Fireworks have been entertaining crowds for thousands of years. In recent times, there has been remarkable improvements in the quality of firework displays, with manufacturers creating new sounds, colours, and other special effects that few people find hard to resist.
Everyone loves a spectacular fireworks display, especially on special occasions such as New Year’s Eve. Kids and adults alike become mesmerised with the beautiful lights and sounds of a well-organised fireworks display, however it’s important to remember the legal and safety requirements that must be adhered to before even planning any sort of fireworks event.
Fireworks history in Australia
The sale and use of fireworks to the general public has been legal in Australia for most of the 20th century. For those who can remember, Queensland used to have a ‘cracker night’ where fireworks were readily available for sale and used by the general public. However, due to the extensive amount of personal injuries, property damage, and disruptions to pets and wildlife, the Queensland Government banned ‘cracker night’ in 1972.
The Queensland public have still been able to enjoy spectacular fireworks displays, however they are limited to public displays that are carried out by licensed operators. Most other states in Australia have progressively followed Queensland’s approach since then.
Who can operate fireworks?
Fireworks are very dangerous because they are composed of explosive components that explode and burn once ignited. If used improperly, fireworks can cause serious injuries and even death, so they must be controlled to ensure the safety of both the fireworks operators and the general public.
Today, the sale and use of fireworks by the general public in Australia is illegal, except on July 1 in the Northern Territory and under strict controls in Tasmania. As for the rest of Australia, only contractors that obtain a pyrotechnicians licence or a fireworks (single use) licence are eligible to organise and operate a fireworks display. These contractors must be trained in the use of fireworks according to national standards for fireworks displays.
It’s important to note that illegally possessing fireworks carries a penalty of up to $47,120 or 6 months imprisonment. If you require further information regarding the legality of fireworks use, refer to the Explosives Act 1999 and the Explosives Regulation 2017.
Safety tips for legal firework displays by the general public
If you’re planning your own legal fireworks display (on Northern Territory Day, in Tasmania, or you have a license in other states), careful planning must take place to ensure the safety of you and those around you. There are many types of fireworks available, such as strings of firecrackers, close proximity fireworks, and special effect fireworks.
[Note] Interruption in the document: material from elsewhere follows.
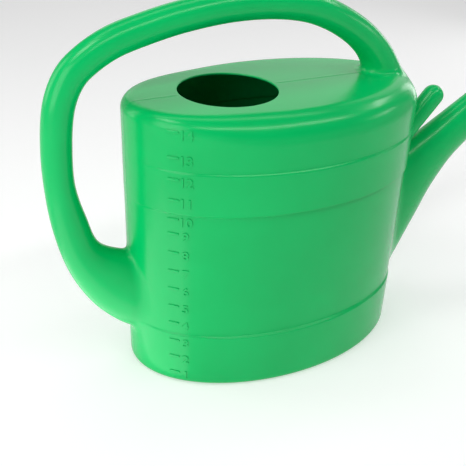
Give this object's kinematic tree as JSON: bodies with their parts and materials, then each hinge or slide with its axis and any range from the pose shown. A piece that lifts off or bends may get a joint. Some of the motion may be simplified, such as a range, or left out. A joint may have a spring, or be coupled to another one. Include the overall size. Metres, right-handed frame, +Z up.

There are also many resources about the proper planning of a fireworks display online.
Once you’ve carefully planned your fireworks display, there are some very important safety tips to keep in mind:
- Only use fireworks outdoors
Never carry fireworks in your pocket and never ignite fireworks inside a house or from metal or glass containers.
- Always ensure there is adequate adult supervision
Young children should never be allowed to play with or operate fireworks. Adult supervision is imperative if children over the age of 12 wish to handle sparklers.
- Be careful when lighting the fuse
When lighting the fuse of a firework, never position any part of your body directly over the fireworks. Ensure you only light one firework at a time, then quickly move yourself to a safe distance (at least 15 metres) from the fireworks.
- Never relight a ‘dud’ firework
If a firework has not exploded once you have ignited it, never try to reignite it. Wait 20 minutes and then soak the firework in a bucket of water.
- Only use fireworks according to the manufacturer’s guidelines
Never try to alter fireworks or combine them together.
- Use common sense
Spectators should always keep a safe distance from fireworks and the operator should always wear safety glasses
- Never mix fireworks and alcohol
Similar to drink driving, there can be disastrous consequences if operators are under the influence of alcohol.
- Always have a fire extinguisher nearby
If a fire ignites as a result of rogue fireworks, it’s paramount that you have an ABE Powder Fire Extinguisher nearby to extinguish the fire.
Planning your own fireworks display can be exciting and entertaining, however it’s paramount that you understand how to properly use fireworks and the safety measures that must be in place.
Fireworks are very dangerous devices and have caused hundreds of injuries over the past few years, so ensure you carefully plan and execute your fireworks display to ensure everyone stays safe and enjoys the entertainment.